以上の聖言によって我らは各々おのが姿を知り、へりくだりたい。そして今、我らの霊肉のために主が成就したもうた完全な贖いを見上げたい。
「彼は自ら我らの患いを受け、我らの病を負う」(マタイ八・17対照)。「しかるに我ら思えらく、彼は責められ、神に打たれ、苦しめらるるなりと。彼は我らの咎のために傷つけられ、我らの不義のために砕かれ、自ら懲らしめを受けて我らに平安をあとう。その撃たれし傷によりて我らは癒されたり」(イザヤ五三・4〜5)。
我らの罪だけでもたくさんなのに、さらに我らの病までも負いたもうた主の御苦しみはいかばかりであったであろうか。実に畏れ多く、かたじない次第である。この完全な贖いを成して眠りたもうたわが大牧者は、我ら羊どもに生命を与え、かつ豊かならしめたもうのである(ヨハネ十・10)。
おお、豊かな生命!これは我らの望む所である。病人や弱い人の生命は豊かではない。それで主は我らの霊魂が栄え、しかもすべてのことにおいて栄え(やっとのことで信仰を維持しているようではなく)、かつ身体が健やかならんことを願い、これがためにすでに十分の備えをなしたもうのである。
我らは果たしてこの完全な恵みにあずかり、霊肉ともに健全であるであろうか。ある人は信者でありながら、ただ一部分の恵みのみを受けているのである。私の友人が四谷の学習院の側を通行した時、ある貧しい老人が荷物を背負いながらよちよち歩いているのを見た。

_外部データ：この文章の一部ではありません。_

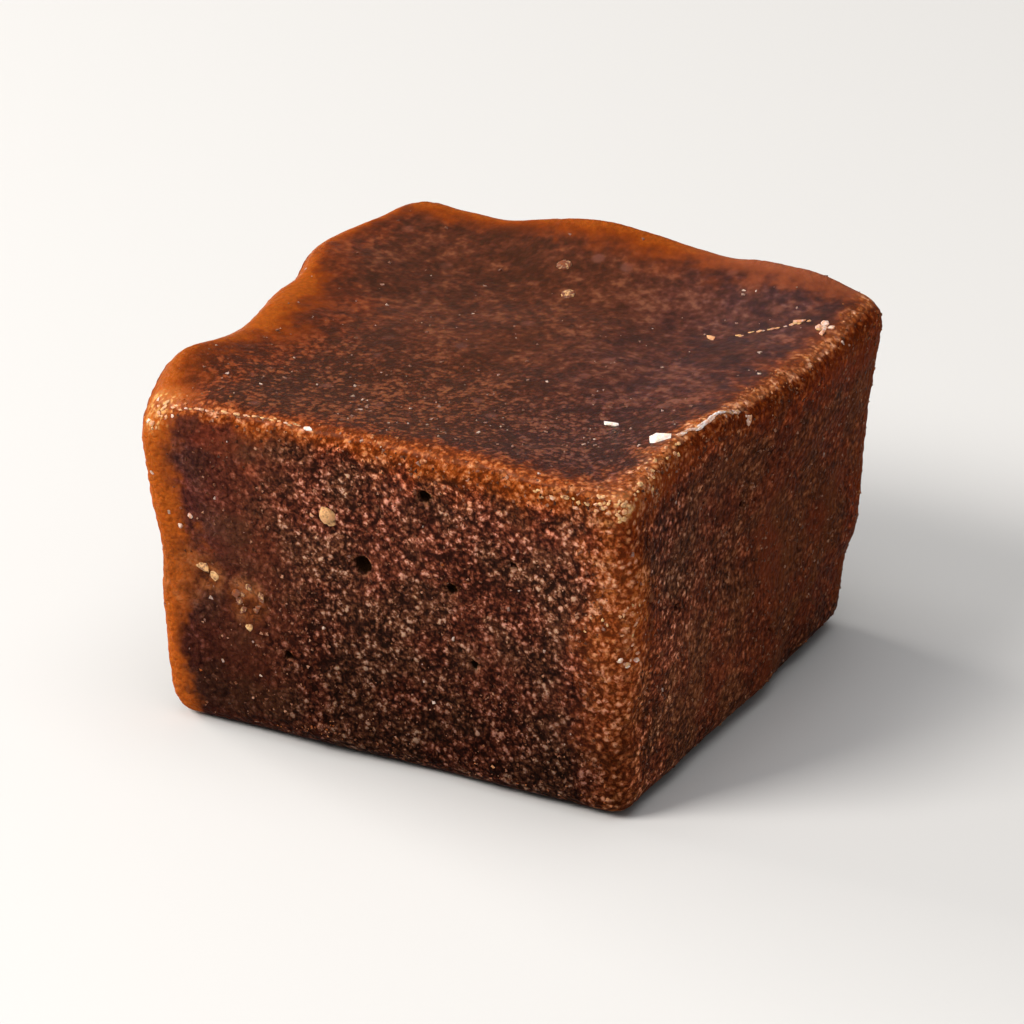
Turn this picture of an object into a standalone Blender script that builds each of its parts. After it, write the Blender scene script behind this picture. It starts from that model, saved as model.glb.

その時、通りがかりの車夫が空車を引いて帰る所であったが、これを見た車夫はただちに「老父さん、重そうだね、どこに行くのか」と尋ねた。老人はどことか答えたが、車夫は「おれはその方へ行くのだ、乗せてやろう、さあ乗りなさい」と申したところ、老人は中々遠慮していた。車夫は無理に老人を乗せたところ、老人はビロードの上に座ることを遠慮して、足を置くところに座ったのである。車夫は困り、「老父さん、それじゃ根棒が重くて困る」と言って、強いて腰をかけさせたのであったが、老人はさも気の毒に、後ろへもたれもせず、「ヘーヘー」と言いながら乗って行ったそうである。信者の中にもこの種の人がいて、あまり何もかも神様の御厄介になってはならぬと考え、思い切って完全な霊肉の恵みを受けないのである。神様はこの種の信者を運ぶのに根棒が重くて困っていたもうのである。おお、我らはいずれにしても主の御厄介になるのである。一つとして自分でやり得る点は無いのであるから、愚かな遠慮は止めようではない
「汝の目はうるわしき様なる王を見、遠く広き国を見るべし。かしこに住める者のうち、われ病めりと言う者なし。かしこにおる民の咎は赦されん」(イザヤ三十三・17、24)。うるわしき王なるイエスを見、その広き聖国を見、そこに住む者の中には「われ病めり」と言う者なく、しかもかしこにおる民の咎は赦されるのである。これはヤコブ書五章の約束と同じである。
「されど我が名をおそるる汝らには義の日いでて昇らん。その翼にはいやす力をそなえん。汝らは牢より出でし子牛のごとく躍らん」(マラキ四・2)。
生命に満ちた霊肉はこの通りである。ハレルヤ。病いある者、弱い者、罪あることを悟った者よ、今へりくだって全く神に打ち任せて祈れ。そしてあなたの霊肉の完全な贖い主を信ぜよ。「愛する者よ、我なんじが霊魂の栄ゆるごとく汝すべての事に栄え、かつ健やかならんことを祈る」。